Cambio di rotta, invece, per Cassazione n. 7963 del 18 maggio scorso. Infatti, è sufficiente che il lavoratore alleghi semplicemente la dequalificazione professionale subìta per ribaltare la prova a carico del datore di lavoro. Sarà poi quest’ultimo a dover dimostrare il legittimo esercizio dei poteri imprenditoriali o disciplinari o, comunque, l’impossibilità di destinare il dipendente ad altre mansioni. Nel solco della giurisprudenza maggioritaria si pone invece la sentenza della sezione lavoro del Tribunale di Milano (giudice Ravazzoni) del 29 giugno 2012. Alcuni lavoratori di una società di telecomunicazioni ottenevano una prima sentenza di assegnazione alle mansioni precedentemente svolte in virtù del demansionamento subito.
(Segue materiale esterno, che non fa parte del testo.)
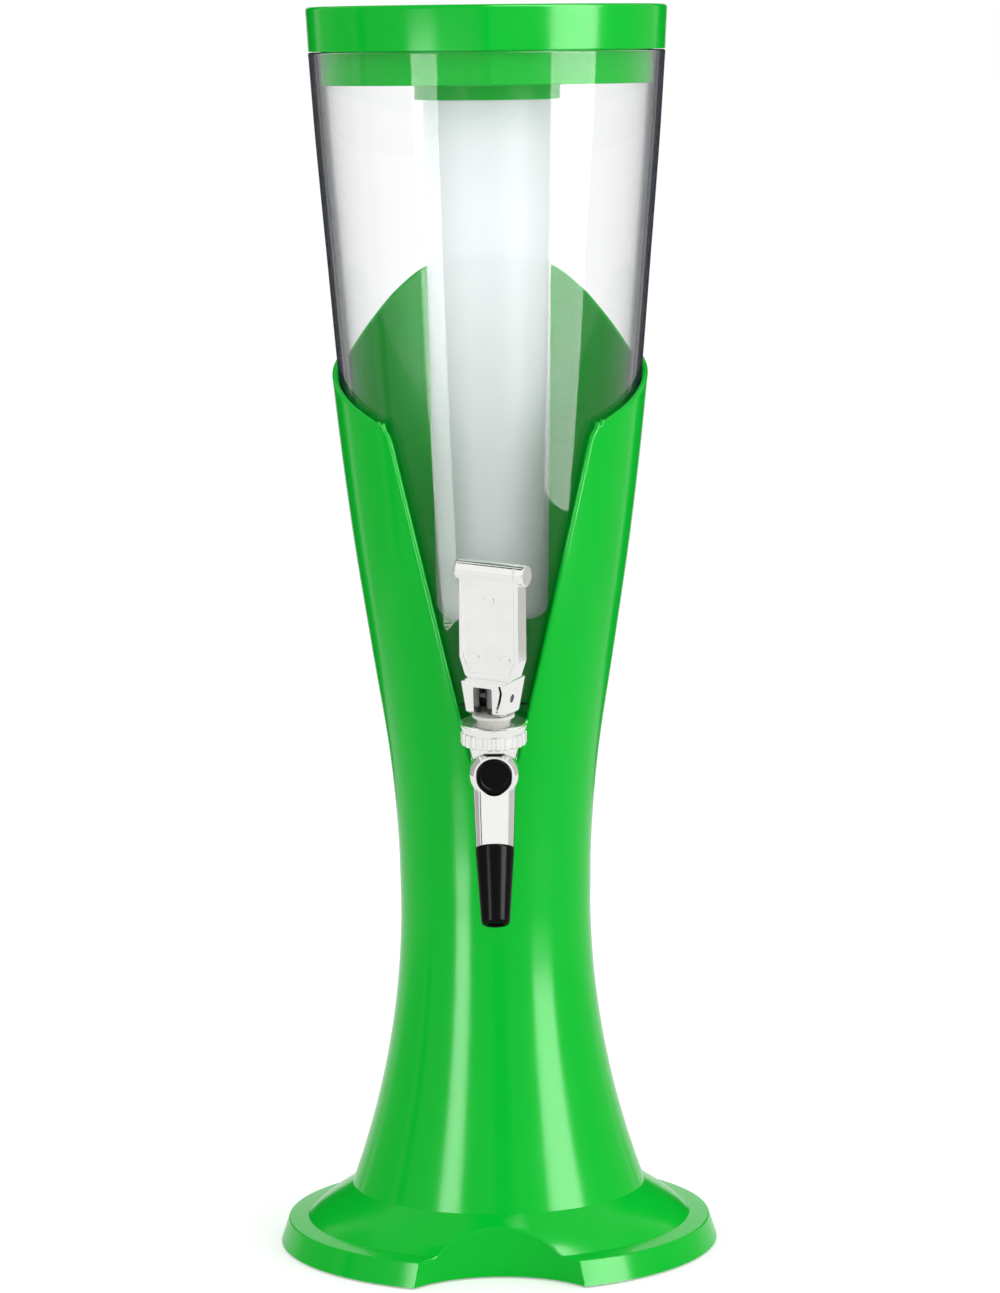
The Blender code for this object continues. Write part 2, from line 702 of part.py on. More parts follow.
def make_rubber_feet():
    """Four turned pads, each with a peg up into its boss."""
    outline = [
        (0, PAD_THICKNESS + PAD_PEG_LENGTH),
        (PAD_PEG_RADIUS, PAD_THICKNESS + PAD_PEG_LENGTH),
        (PAD_PEG_RADIUS, PAD_THICKNESS),
        (PAD_RADIUS, PAD_THICKNESS),
        (PAD_RADIUS, 0),
        (0, 0),
    ]
    for number, at in enumerate(pad_places(), 1):
        new_piece(f"rubber_foot_{number}", moved(turned(outline, SMALL_SIDES), at), black_rubber())


def tap_key():
    """Clear key on the tank that fills the bottom of the V and gives the tap a flat seat."""
    lean = v_lean()
    radius = V_RADIUS - KEY_V_CLEARANCE
    bottom = arc_points((0, 0), radius, -math.pi / 2, -lean, 6)
    top_width = v_half_width(SHANK_WALL_HEIGHT + KEY_RISE) - KEY_V_CLEARANCE
    right = bottom + [(top_width, KEY_RISE)]
    left = [(-x, z) for x, z in reversed(right) if x > 0]
    back = STEM_TO_WALL + TANK_WALL + 2 * TANK_CLEARANCE
    at = TAP_FRAME @ Matrix.Translation((0, (KEY_FACE + back) / 2, 0)) @ FRONT_VIEW
    return extruded(right + left, back - KEY_FACE, at)


def tank_rows(low):
    """The tank's levels from its rim down to a lowest one: the base's own levels, so that the two nest."""
    return [z for z in even_steps(RIM_HEIGHT, WAIST_HEIGHT, SKIN_ROWS) if z > low + OVERLAP] + [low]


def make_tank():
    """The clear vessel, with the tap's seat inside and out and the bore for its shank."""
    bottom = TANK_BOTTOM_HEIGHT
    corner = TANK_BOTTOM_CORNER
    floor = bottom + TANK_FLOOR
    outside = [(tank_radius(z), z) for z in tank_rows(bottom + corner)]
    centre = (outside[-1][0] - corner, bottom + corner)
    outside += arc_points(centre, corner, 0, -math.pi / 2, 3)[1:]
    inside = [(tank_radius(z) - TANK_WALL, z) for z in tank_rows(floor)]
    top = RIM_HEIGHT + CUT_OVERRUN
    solid = raise_keel(turned([(0, RIM_HEIGHT)] + outside + [(0, bottom)]))
    hollow = raise_keel(turned([(0, top), (inside[0][0], top)] + inside + [(0, floor)]))
    inner_boss = cylinder(INNER_BOSS_RADIUS, STEM_TO_WALL + OVERLAP, INNER_BOSS_FACE, at=SHANK_FRAME)
    mesh = cut(joined(solid, tap_key()), cut(hollow, inner_boss))
    bore_ends = (KEY_FACE - CUT_OVERRUN, INNER_BOSS_FACE + CUT_OVERRUN)
    bore = cylinder(SHANK_RADIUS + TOUCH_GAP, *bore_ends, at=SHANK_FRAME)
    new_piece("tank", cut(mesh, bore), clear_plastic())


def make_lid():
    """The cap with its skirt inside the tank, and the socket ring that holds the ice tube."""
    top = LID_TOP_HEIGHT
    band_bottom = RIM_HEIGHT + TOUCH_GAP
    plate = top - LID_DISH_DEPTH
    inner_top = plate - LID_PLATE
    dish = LID_TOP_RADIUS - LID_DISH_MARGIN
    edge_centre = (LID_TOP_RADIUS - LID_EDGE_ROUND, top - LID_EDGE_ROUND)
    outline = [(0, plate), (dish - LID_DISH_DEPTH, plate), (dish, top)]
    outline += arc_points(edge_centre, LID_EDGE_ROUND, math.pi / 2, 0, 2)
    outline += [(RIM_OUTER_RADIUS, band_bottom), (RIM_OUTER_RADIUS - LID_WALL, band_bottom)]
    outline += [(LID_TOP_RADIUS - LID_WALL, inner_top), (SKIRT_RADIUS, inner_top)]
    outline += [(SKIRT_RADIUS, SKIRT_BOTTOM_HEIGHT), (SKIRT_RADIUS - LID_WALL, SKIRT_BOTTOM_HEIGHT)]
    outline += [(SKIRT_RADIUS - LID_WALL, inner_top), (SOCKET_RADIUS, inner_top)]
    outline += [(SOCKET_RADIUS, SOCKET_BOTTOM_HEIGHT), (LEDGE_RADIUS, SOCKET_BOTTOM_HEIGHT)]
    outline += [(LEDGE_RADIUS, GROOVE_BOTTOM), (GROOVE_RADIUS, GROOVE_BOTTOM), (GROOVE_RADIUS, GROOVE_TOP)]
    outline += [(LEDGE_RADIUS, GROOVE_TOP + SOCKET_GROOVE_DEPTH), (LEDGE_RADIUS, inner_top), (0, inner_top)]
    body = raise_keel(turned(outline), least_radius=(SOCKET_RADIUS + SKIRT_RADIUS) / 2)
    notch_half_angle = LUG_HALF_ANGLE + LUG_NOTCH_MARGIN
    notch_first = LUG_FIRST_ANGLE + TWIST_TO_RELEASE
    low = SOCKET_BOTTOM_HEIGHT - CUT_OVERRUN
    notches = ring_sectors(GROOVE_RADIUS, low, GROOVE_BOTTOM + TOUCH_GAP, notch_half_angle, notch_first)
    new_piece("lid", cut(body, *notches), green_plastic())


def ring_sectors(radius, low, high, half_angle, first):
    """Wedges about Z, one for each lug of the ice tube."""
    wedges = []
    at = Matrix.Translation((0, 0, (low + high) / 2))
    for number in range(LUG_COUNT):
        middle = first + 2 * math.pi * number / LUG_COUNT
        outer = arc_points((0, 0), radius, middle - half_angle, middle + half_angle, 4)
        inner = arc_points((0, 0), LEDGE_RADIUS - OVERLAP, middle + half_angle, middle - half_angle, 4)
        wedges.append(extruded(outer + inner, high - low, at))
    return wedges


def ice_tube_radius(height):
    """Outside of the ice tube, a straight taper."""
    share = (height - TUBE_BOTTOM_HEIGHT) / TUBE_LENGTH
    return TUBE_BOTTOM_RADIUS + (TUBE_TOP_RADIUS - TUBE_BOTTOM_RADIUS) * share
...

La vicenda arriva in tribunale: il giudice afferma che la dequalificazione non comporta l’immediata perdita della professionalità, ma trascorso un certo periodo di tempo si può senz’altro ritenere che i lavoratori specializzati in settori tecnologicamente avanzati rimangano privi dell’indispensabile aggiornamento teorico-pratico. Il che, da un lato impedisce l’affinarsi e lo sviluppo della professionalità nell’esecuzione del lavoro, dall’altro compromette una utile ricollocazione nella stessa azienda o, in generale, sul mercato del lavoro. In definitiva, il magistrato quantifica il danno alla professionalità calcolando la percentuale del 30% sulla retribuzione mensile lorda per ogni mese di dequalificazione patita.